Il ritorno a benzina e diesel potrebbe aiutare l'industria a ripartire
FAR SLITTARE I VINCOLI SULLE EMISSIONI DI CO2
Non sembra quindi questo il momento in cui rimanere rigidi in merito ai vincoli alle emissioni di CO2. Continuando a penalizzare diesel e benzina si rischierebbe di frenare ulteriormente la già faticosa ripartenza dell'industria, con un ulteriore colpo inferto alle finanze delle aziende automotive. Le conseguenze di ciò potrebbero avere ripercussioni sia nel breve-medio periodo che influenzare sul medio-lungo gli investimenti in innovazione e sviluppo, con risvolti negativi sia sul mondo della mobilità elettrica nonché occupazionali e sociali. La soluzione, dunque, potrebbe essere rappresentata dal far slittare di un paio di anni quelli che sono i vincoli sulle emissioni, così da permettere alle imprese di rifiatare e tornare ad investire in ricerca e innovazione.
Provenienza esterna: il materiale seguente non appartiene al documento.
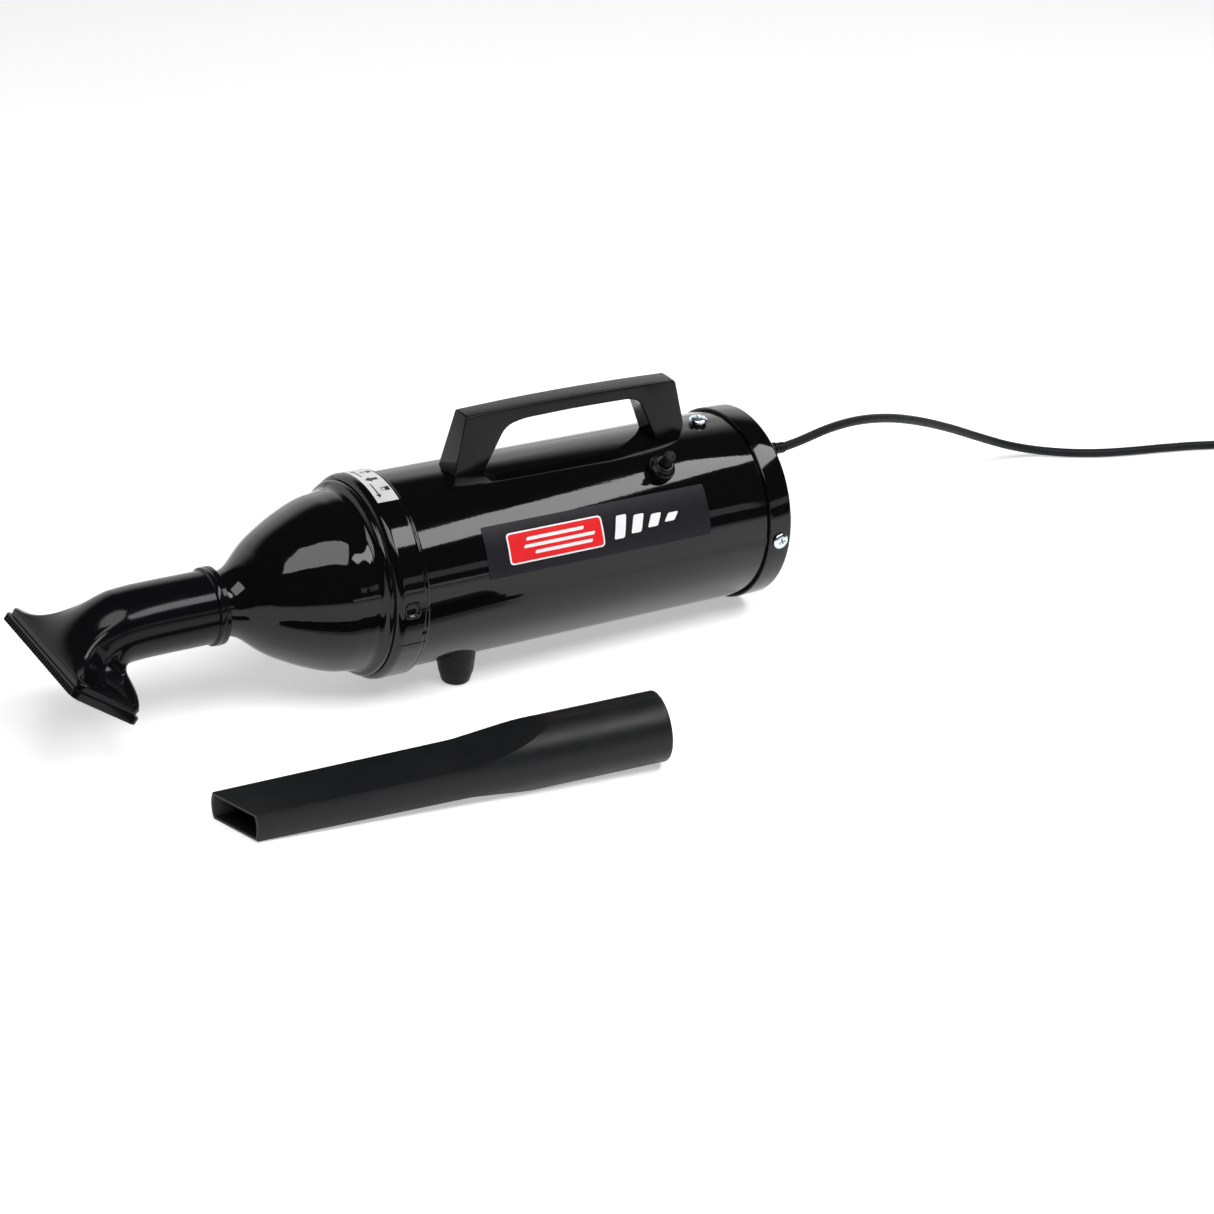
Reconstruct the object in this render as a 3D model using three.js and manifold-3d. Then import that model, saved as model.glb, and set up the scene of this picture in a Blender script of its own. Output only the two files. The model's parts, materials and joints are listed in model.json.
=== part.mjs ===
// A corded all-steel hand vacuum: a round motor housing with a handle on top, a bayonet nose cone
// that holds the dust bag, a swivelling pick-up nozzle on its neck, a loose crevice tool and the mains lead.
// Millimetres, +Z up. Housing pieces are drawn along their own axis: x = 0 at the lock ring's rear edge,
// -X towards the nozzle, and angles are counted from the top towards the switch side (-Y).
import * as THREE from "three";
import { mergeVertices } from "three/addons/utils/BufferGeometryUtils.js";
import Module from "manifold-3d";

const wasm = await Module();
wasm.setup();

// ---- Driving dimensions ----
const gap = 0.3; // left between pieces that touch
const fine = 32; // sides of the large round pieces
const medium = 24;
const coarse = 12;

const bodyRadius = 50.8;
const bodyWall = 1.2;
const bodyFront = -16;
const bodyRear = 219.6;

const capRadius = 52.3;
const capSleeve = 14;
const capWall = 1.1;
const capScrewHead = 4.4;
const topScrewHead = 5;
const topScrewX = 190.3;
const screwShank = 1.8;
const exhaustHoleRadius = 3.4;

const ringRadius = 53.2;
const ringWall = 1.5;
const ringBand = 15;
const ringShoulder = 4.5;

const neckRadius = 16.4;
const neckLength = 26;
const domeWall = 1.2;
const domeLength = 66;
const bagRear = 33.5;

const lugAngle = 84.4;
const lugSize = 6;
const lugCentre = -10.5;
const unlockTurn = 25;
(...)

Il sostegno alla rottamazione dei veicoli più inquinanti tramite incentivi statali e l'introduzione di maggiori benefici fiscali in relazione all'acquisto di nuove auto, armonizzando le aliquote fra i diversi paesi dell'Unione, potrebbero aiutare a risollevare le sorti dell'industria automobilistica europea.